アルツハイマー型認知症のリハビリで注意すべきポイントは?【正解のリハビリ、最善の介護】
日刊ゲンダイDIGITAL / 2024年9月4日 9時26分
アルツハイマー型の患者さんは、このように治療で「穏やか」な状態にコントロールしたうえで、可能な限り「座らせる」「立たせる」「歩かせる」「コミュニケーションする」「楽しいと思うことを継続してもらう」といった認知症リハビリを実践していくのです。
■レビー小体型は不調が出ないタイミングで実施
レビー小体型認知症は、脳の神経細胞に異常なタンパク質であるレビー小体が蓄積することで起こる認知症で、認知症の約20%を占めています。脳画像を見ると、脳幹から小脳、後頭葉の辺りが軽度萎縮しています。レビー小体が脳幹に現れるとパーキンソン病を引き起こすので、パーキンソン病が加齢とともに悪化してレビー小体型になるようなイメージです。そのため、パーキンソン病と同じような、脳内で不足するドーパミンを補ったり、ドーパミンの遊離を促進したり、神経回路の働きを補正する薬を使った治療が行われます。レビー小体型も、アルツハイマー型と同じように興奮型と無関心型があり、抗認知症薬と抗精神薬の使い分けが必要です。
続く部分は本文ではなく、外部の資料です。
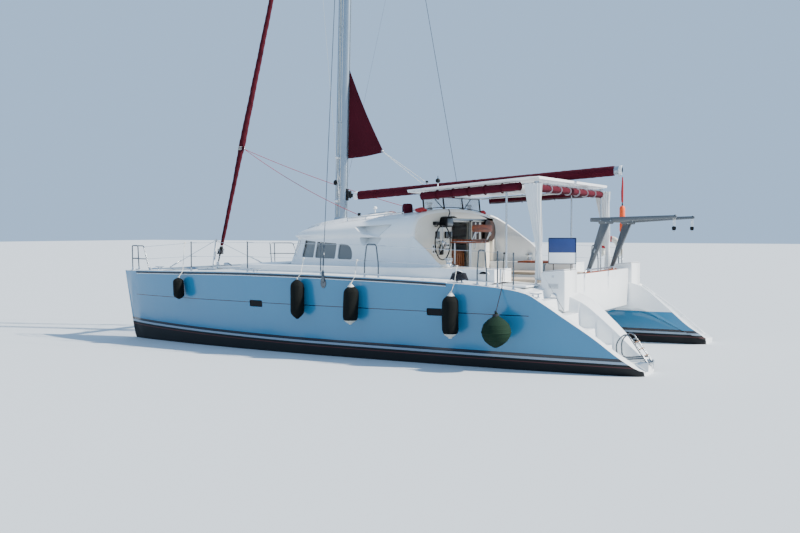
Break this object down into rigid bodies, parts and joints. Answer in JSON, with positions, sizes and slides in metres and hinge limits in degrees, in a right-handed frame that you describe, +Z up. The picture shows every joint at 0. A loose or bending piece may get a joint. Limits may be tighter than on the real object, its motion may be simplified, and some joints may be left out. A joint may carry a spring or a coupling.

また、レビー小体型では幻視や幻覚を見るという特徴的な症状が現れます。これは、「昼間は起きて、夜は寝る」という生活リズムが崩れると起こりやすくなるので、きちんと生活リズムを整えてあげることが重要です。
さらに、レビー小体型は一日の中で症状がかなり変動するという特徴があります。起立性低血圧や体温調節障害などの自律神経症状も出てくるので、不調がないタイミングに合わせてリハビリを実施しなければいけません。とりわけ歩行障害が進行する場合が多いことから、しっかり歩けるようにするための歩容と筋肉トレーニングが大切になります。
認知症リハビリは、「座らせる」「立たせる」「歩かせる」「コミュニケーションする」という基本となるポイントは共通していますが、病気の種類に応じたアプローチが欠かせないのです。